En dehors des cas d’abondement du CPF prévus à l’article L.6323-14 du code du travail, il est prévu un abondement supplémentaire du CPF à hauteur de 500 euros par salarié à temps complet et par année de présence. L’abondement est calculé, lorsque le salarié n’a pas effectué une durée de travail à temps complet sur l’ensemble de l’année, à dure proportion du temps de travail effectué.
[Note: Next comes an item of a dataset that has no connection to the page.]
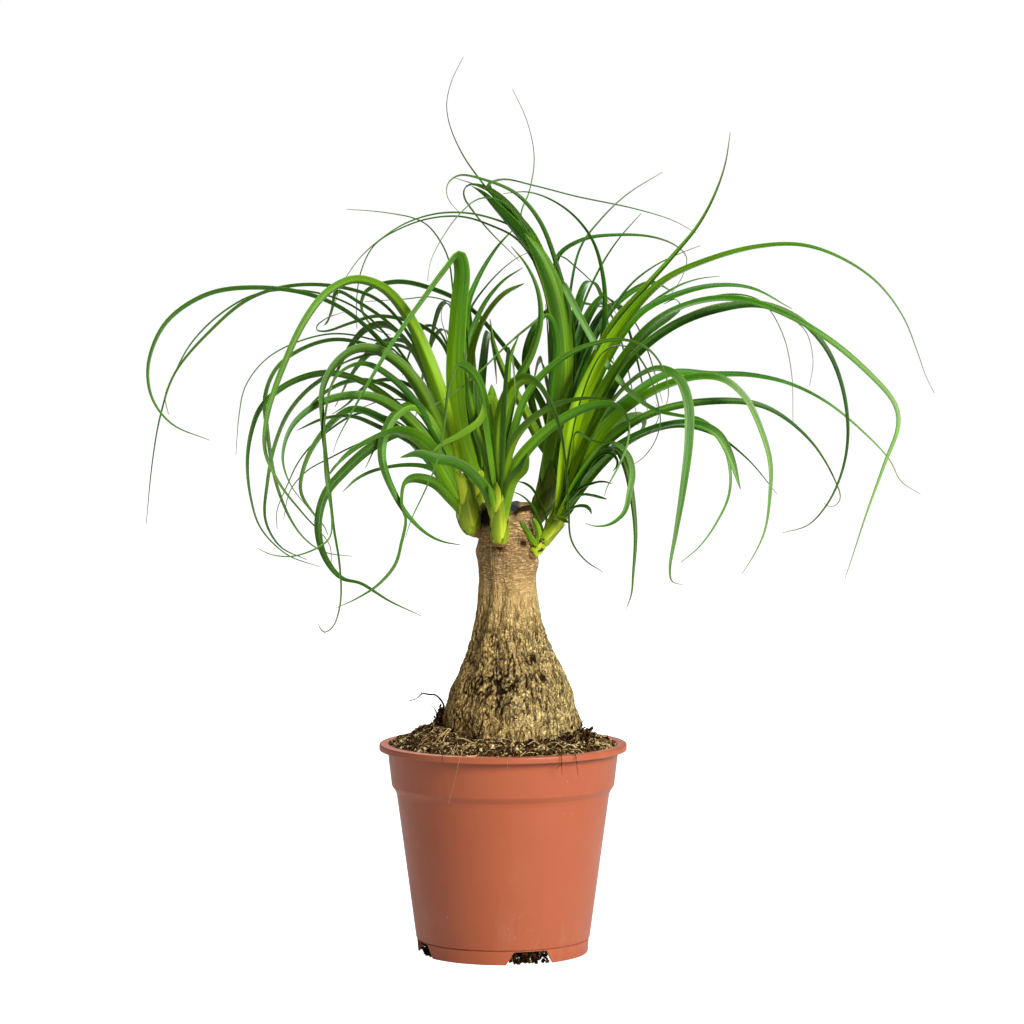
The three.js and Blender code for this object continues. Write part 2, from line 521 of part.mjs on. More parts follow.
    leaf(7, STRAP, -70, [46, 290], [59, 305], [69, 306], [75, 295], [79, 275], [81, 252],
      [79.5, 228], [78.5, 217], [75.5, 208]),
    leaf(6, STRAP, -98, [48, 294], [64, 310], [75, 304], [79, 292], [77, 278], [74, 267], [66, 260],
      [57, 258.5], [50, 260.5]),
    leaf(8, BLUNT, 14, [46, 293], [57, 309], [72, 322], [85, 325], [86, 319], [78, 311]),
    leaf(6, STRAP, -36, [48, 287], [58, 301], [66, 303], [70, 297], [67, 292]),
    leaf(3.5, THREAD, -50, [42, 300], [44, 316], [54, 311], [66, 309], [78, 311], [90, 317],
      [95, 326], [93, 334]),
    leaf(4, THREAD, -76, [46, 332], [62, 366], [76, 368], [86, 357], [93, 340], [96, 322],
      [92, 309], [85, 300], [79, 296]),
    leaf(4, BLUNT, 84, [44, 340], [62, 385], [76, 400], [91, 407], [103, 401.5]),
    leaf(4, THREAD, 80, [44, 345], [65, 388], [78, 406], [92, 417], [106, 424], [120, 429.5]),
    leaf(5, STRAP, 72, [52, 340], [80, 385], [103, 403], [118, 409], [132, 411]),
    leaf(5, STRAP, 96, [58, 336], [84, 372], [102, 386], [108, 392], [105, 397], [98, 394]),
    leaf(4, BLUNT, -24, [46, 281], [52, 284], [60, 286], [66.5, 284.5]),
    leaf(4, BLUNT, -38, [46, 277], [52, 278], [58, 276.5], [63.5, 275]),
    leaf(3.5, BLUNT, -30, [41, 269], [47, 271], [52, 270], [54, 266]),
    leaf(3.5, BLUNT, -22, [31, 264], [36, 263], [40, 260.5]),
    lowLeaf(5, BLUNT, -17, [18.5, 249], [15, 255], [10.5, 262]),
    lowLeaf(5, BLUNT, -15, [22, 253], [20.5, 259], [18, 263.5]),
    lowLeaf(6, STRAP, -4, [24, 256], [21, 264], [17, 272], [12, 277], [5, 280]),
    lowLeaf(5, BLUNT, 2, [27, 262], [24, 271], [20, 279], [15, 284], [9, 286]),
  ],
  shoot_front: [
    leaf(7, BLUNT, -58, [-9, 278], [-17, 289], [-29, 297.5], [-42, 300], [-52, 303], [-63, 300.5]),
    leaf(9.5, BLUNT, -46, [-5, 305], [-5, 324], [-9, 336], [-14, 323], [-25, 315], [-38, 308], [-43, 304]),
    leaf(6, STRAP, -108, [-8, 310], [-14, 345], [-22, 356], [-28, 357], [-33, 346], [-36, 322],
      [-40, 300], [-48, 280], [-56, 263], [-60, 251]),
    leaf(8, STRAP, -120, [-3, 305], [-1, 328], [6, 344], [14, 349], [22, 345], [30, 332], [36, 316],
      [39, 296], [40.5, 270], [42, 250], [50, 238], [61, 230.5]),
    leaf(7, STRAP, -74, [3, 303], [9, 315], [20, 326], [36, 334], [54, 337], [69, 335]),
    leaf(8, STRAP, -92, [6, 292], [20, 311], [38, 325], [56, 332.5], [70, 332], [77, 323], [76, 309],
      [70, 294], [64, 283], [62, 277]),
    leaf(8, BLUNT, -50, [5, 286], [12, 294], [15.5, 303]),
    leaf(4.5, BLUNT, -34, [-5, 272], [-8.5, 284]),
    leaf(6, STRAP, -64, [6, 314], [13, 336], [22, 349], [36, 361], [52, 369], [72, 372.5],
      [88, 367], [98, 354], [101, 340], [99, 330]),
    leaf(6, STRAP, -36, [1, 312], [8, 345], [18, 365], [23, 385], [21, 403], [14, 418], [5, 429]),
    leaf(9, BLUNT, -32, [-4, 305], [-6, 326], [-7, 345]),
    leaf(8, STRAP, -40, [-10, 303], [-17, 322], [-21, 342], [-24, 366]),
    leaf(7, STRAP, -30, [-2, 310], [2, 336], [4, 360], [10, 376]),
  ],
};

// More leaves on each shoot, at the sides and back that the front view hides: each runs out on its
// own bearing, rises to the top of its arch and droops, with its numbers drawn from a fixed row
function fillerLeaves(name, draw) {
  const { count, from, to } = FILLERS[name];
  const [rootX, rootY, rootZ] = SHOOTS[name].at(-1);
  return Array.from({ length: count }, (_, number) => {
    const bearing = radians(from + (to - from) * (number + 0.2 + 0.6 * draw()) / count);
    const reach = 70 + 105 * draw();
    const rise = 50 + 62 * draw();
    const top = 0.5 + 0.12 * draw();
    const width = 5 + 3.5 * draw();
    const through = [0.16, 0.34, 0.52, 0.7, 0.86, 1].map((along) => {
      const height = rise * (1 - ((along - top) / top) ** 2);
      return toView(
        rootX + reach * along * Math.cos(bearing), rootY + reach * along * Math.sin(bearing), rootZ + height);
    });
    return { width, taper: STRAP, through };
  });
}

// From a place in the view plane, x and z, at depth y, to the real point, and back
const fromView = ([x, z, y]) => {
  const scale = (VIEW_DISTANCE + y) / VIEW_DISTANCE;
  return new THREE.Vector3(VIEW_X + (x - VIEW_X) * scale, y, VIEW_Z + (z - VIEW_Z) * scale);
};
const toView = (x, y, z) => {
  const scale = (VIEW_DISTANCE + y) / VIEW_DISTANCE;
  return [VIEW_X + (x - VIEW_X) / scale, VIEW_Z + (z - VIEW_Z) / scale, y];
};

// A leaf's route as points 5 mm apart in the view plane: its root on the stem, then the points that
// it runs through, each deeper than the last by an equal share of the way to the tip's depth
function sampleRoute(stem, place, { through, depth }) {
  const step = Math.min(Math.floor(place * (stem.length - 1)), stem.length - 2);
  const part = place * (stem.length - 1) - step;
  const root = stem[step].slice(0, 3).map((value, k) => THREE.MathUtils.lerp(value, stem[step + 1][k], part));
  const start = toView(...root);
  const knots = through.map(([x, z, y], k) => new THREE.Vector3(
    x, z, y ?? THREE.MathUtils.lerp(start[2], depth, (k + 1) / through.length)));
  const curve = new THREE.CatmullRomCurve3([new THREE.Vector3(...start), ...knots], false, 'centripetal');
  curve.arcLengthDivisions = 16 * knots.length;
  const count = Math.max(6, Math.ceil(curve.getLength() / SAMPLE_STEP));
  return curve.getSpacedPoints(count);
}

// The width of a leaf part-way along it
const widthAt = ({ width, taper }, along) => (
  TIP_WIDTH + (width - TIP_WIDTH) * (1 - along ** taper) * Math.min(1, 0.6 + 2.6 * along));

// Leaves of two shoots that pass in front of each other are bent clear: where they cross in the
// view, both are moved apart in depth until there is room for their blades. Roots stay put.
function bendClear(leaves) {
  const near = [];
  leaves.forEach((one, first) => {
    for (const other of leaves.slice(first + 1).filter(({ shoot }) => shoot !== one.shoot)) {
      one.route.forEach((point, k) => {
        other.route.forEach((facing, m) => {
          const wide = (one.widths[k] + other.widths[m]) / 2;
          const free = Math.max(one.free[k], other.free[m]);
          if (free > 0 && Math.hypot(point.x - facing.x, point.y - facing.y) < wide + 1.5) {
            near.push([one, k, other, m, 0.7 * wide + 1.4]);
          }
        });
      });
    }
  });
  for (let round = 0; round < CLEAR_ROUNDS; round += 1) {
    for (const item of leaves) item.push = new Float64Array(item.route.length);
    for (const item of leaves) item.hits = new Float64Array(item.route.length).fill(1);
    for (const [one, k, other, m, room] of near) {
      const apart = one.route[k].z - other.route[m].z;
      const lack = room - Math.abs(apart);
      if (lack > 0) {
        const move = lack / 2 * (apart < 0 ? -1 : 1);
        one.push[k] += move;
        one.hits[k] += 1;
        other.push[m] -= move;
        other.hits[m] += 1;
      }
    }
    for (const item of leaves) {
      let push = Array.from(item.push, (move, k) => PUSH * move / item.hits[k]);
      for (let smooth = 0; smooth < 3; smooth += 1) {
        push = push.map((move, k) => (
          0.25 * (push[k - 1] ?? move) + 0.5 * move + 0.25 * (push[k + 1] ?? move)));
      }
      item.route.forEach((point, k) => {
        point.z += push[k] * item.free[k];
      });
    }
  }
}

// A blade: a shallow keel of three edges, carried along the route and turned slowly about it. It
// faces the viewer most near its foot, where it clasps the stem, and lies flatter as it arches.
// The leaves that come forward to the right are turned by the other hand, so they show a face too.
function makeBlade(item) {
  const points = item.route.map(({ x, y, z }) => fromView([x, y, z]));
  const last = points.length - 1;
  const heading = (k) => points[Math.min(k + 1, last)].clone().sub(points[Math.max(k - 1, 0)]).normalize();
  const stops = [0];
  let turned = 0;
  for (let k = 1; k < last; k += 1) {
    turned += heading(k).angleTo(heading(k - 1));
    if (turned > radians(SEGMENT_TURN) || (k - stops.at(-1)) * SAMPLE_STEP > SEGMENT_LENGTH) {
      stops.push(k);
      turned = 0;
    }
  }
  stops.push(last);
  const out = points[last].clone().sub(points[0]).setZ(0).normalize();
  let side = new THREE.Vector3(-out.y, out.x, 0);
  const hand = item.shoot === 'shoot_front' && out.x > 0 ? -1 : 1;
  const rings = [];
  for (let k = 0; k <= last; k += 1) {
    const along = heading(k);
    side = side.sub(along.clone().multiplyScalar(side.dot(along))).normalize();
    if (stops.includes(k)) {
      const facing = FOOT_ROLL * (1 - THREE.MathUtils.smoothstep(k / last, 0.08, 0.38));
      const roll = radians(hand * (item.roll + facing) + item.twist * k / last);
      const across = side.clone().applyAxisAngle(along, roll);
      const under = across.clone().cross(along);
      const half = widthAt(item, k / last) / 2;
      rings.push([
        points[k].clone().addScaledVector(across, half),
        points[k].clone().addScaledVector(across, -half),
        points[k].clone().addScaledVector(under, Math.min(KEEL, 0.7 + half * 0.12)),
      ]);
    }
  }
  return toSolid(loft(rings));
}

// How steeply a leaf sets out: the lowest leaves of a shoot lie out flat and the topmost stand up
function climbOf(stem, { through: [[x, z, y]] }) {
  const [rootX, rootY, rootZ] = stem[1];
  return Math.atan2(z - rootZ, Math.hypot(x - rootX, (y ?? rootY) - rootY));
}

function placeLeaves() {
  const draw = makeDraw(LEAF_SEED);
  const leaves = [];
  for (const name of Object.keys(SHOOTS)) {
    const all = [...LEAVES[name], ...fillerLeaves(name, draw)];
    const climb = all.map((item) => climbOf(SHOOTS[name], item));
    all.forEach((item, number) => {
      const lower = climb.filter((other) => other < climb[number]).length;
      const place = item.low ? LOW_PLACE : ROOT_LOWEST + (1 - ROOT_LOWEST) * lower / all.length;
      const route = sampleRoute(SHOOTS[name], place, item);
      const length = route.length * SAMPLE_STEP;
      const last = route.length - 1;
      leaves.push({
        ...item,
        shoot: name,
        route,
        widths: route.map((_, k) => widthAt(item, k / last)),
        free: route.map((_, k) => THREE.MathUtils.smoothstep(k / last * length, 3, FREE_LENGTH)),
        roll: LEAF_ROLL + LEAF_ROLL_SPREAD * (2 * draw() - 1),
        twist: LEAF_TWIST * (2 * draw() - 1),
      });
    });
  }
  bendClear(leaves);
  return leaves;
}

const plant = new THREE.Group();
plant.name = 'potted_ponytail_palm';
plant.add(toMesh('pot', makePot(), terracotta));
plant.add(toMesh('soil', makeSoil(), soilBrown));
plant.add(toMesh('trunk', makeTrunk(0), bark));

const leaves = placeLeaves();
const seat = makeTrunk(GAP);
for (const [name, middles] of Object.entries(SHOOTS)) {
  let shoot = makeStem(middles).subtract(seat);
  for (const item of leaves.filter(({ shoot: owner }) => owner === name)) {
    shoot = shoot.add(makeBlade(item));
  }
  plant.add(toMesh(name, shoot.subtract(seat), leafGreen));
}

export default plant;
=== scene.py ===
"""A ponytail palm in a plastic nursery pot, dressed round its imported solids.

Shapes are worked out in millimetres, in the part's own frame, and become metres as meshes are made.
+Z is up, the origin is on the pot's axis at the surface it stands on, and the front faces -Y.
"""

import functools

import bpy
import numpy as np
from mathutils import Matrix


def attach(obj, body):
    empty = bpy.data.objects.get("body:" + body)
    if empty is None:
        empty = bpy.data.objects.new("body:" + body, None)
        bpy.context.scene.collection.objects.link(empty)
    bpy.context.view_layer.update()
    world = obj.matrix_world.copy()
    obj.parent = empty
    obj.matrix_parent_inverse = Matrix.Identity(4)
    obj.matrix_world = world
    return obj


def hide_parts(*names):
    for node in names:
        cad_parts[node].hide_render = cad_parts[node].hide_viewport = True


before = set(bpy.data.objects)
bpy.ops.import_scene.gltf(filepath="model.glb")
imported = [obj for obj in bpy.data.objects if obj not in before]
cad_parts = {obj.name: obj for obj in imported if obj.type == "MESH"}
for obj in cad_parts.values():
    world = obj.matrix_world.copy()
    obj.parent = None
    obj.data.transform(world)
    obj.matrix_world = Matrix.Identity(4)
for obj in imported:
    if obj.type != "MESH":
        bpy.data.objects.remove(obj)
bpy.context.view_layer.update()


# The view. The plant was taken from the front, from a little under the middle of its crown, with a
# long lens tilted slightly down, so the pot's mouth shows as a thin ellipse. Heights are counted from
# a little above the ground, and every mesh and the camera are lifted by as much.
VIEW_DISTANCE = 2100
VIEW_X = 5.5
VIEW_Z = 377
VIEW_TILT = 2.9935
LENS = 121.05
SENSOR = 36
GROUND = -2.5
FARTHEST_SEEN = 30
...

L’employeur doit s’assurer de l’effectivité de la formation.

L’entrepreneur de travail à temps partagé doit communiquer à l’autorité administrative, tous les six mois, les contrats signés, les caractéristiques des personnes recrutées, les missions effectuées et les formations suivies ainsi que leur durée, le taux de sortie dans l’emploi et tout document permettant d’évaluer l’impact du dispositif en matière d’insertion professionnelle.

A noter : ces dispositions s’appliquent aux contrats conclus jusqu’au 31 décembre 2021. Le gouvernement devra remettre un rapport au Parlement, au plus tard le 31 décembre 2021, établi après concertation avec les partenaires sociaux et après avis de la Commission nationale de la négociation collective (CNNC) sur les conditions d’application de ce dispositif et sur son éventuelle pérennisation.

Expérimentation en matière d’insertion professionnelle (article 83)

La loi Avenir professionnel ouvre la possibilité à des personnes sans emploi, rencontrant des difficultés sociales et professionnelles particulières, d’exercer une activité professionnelle en bénéficiant d’un service de mise en relation avec des clients et d’un accompagnement réalisés par une entreprise d’insertion par le travail indépendant

Cette expérimentation d’une durée de trois ans débutera à compter de la publication du décret qui doit déterminer les modalités d’application de ce dispositif, notamment les règles relatives aux conventions conclues entre les entreprises d’insertion par le travail indépendant et l’État ainsi que celles relatives aux aides financières dont elles peuvent bénéficier.

Dans le cadre de cette expérimentation, l’État peut conclure des conventions avec des entreprises d’insertion par le travail indépendant prévoyant, le cas échéant, des aides financières.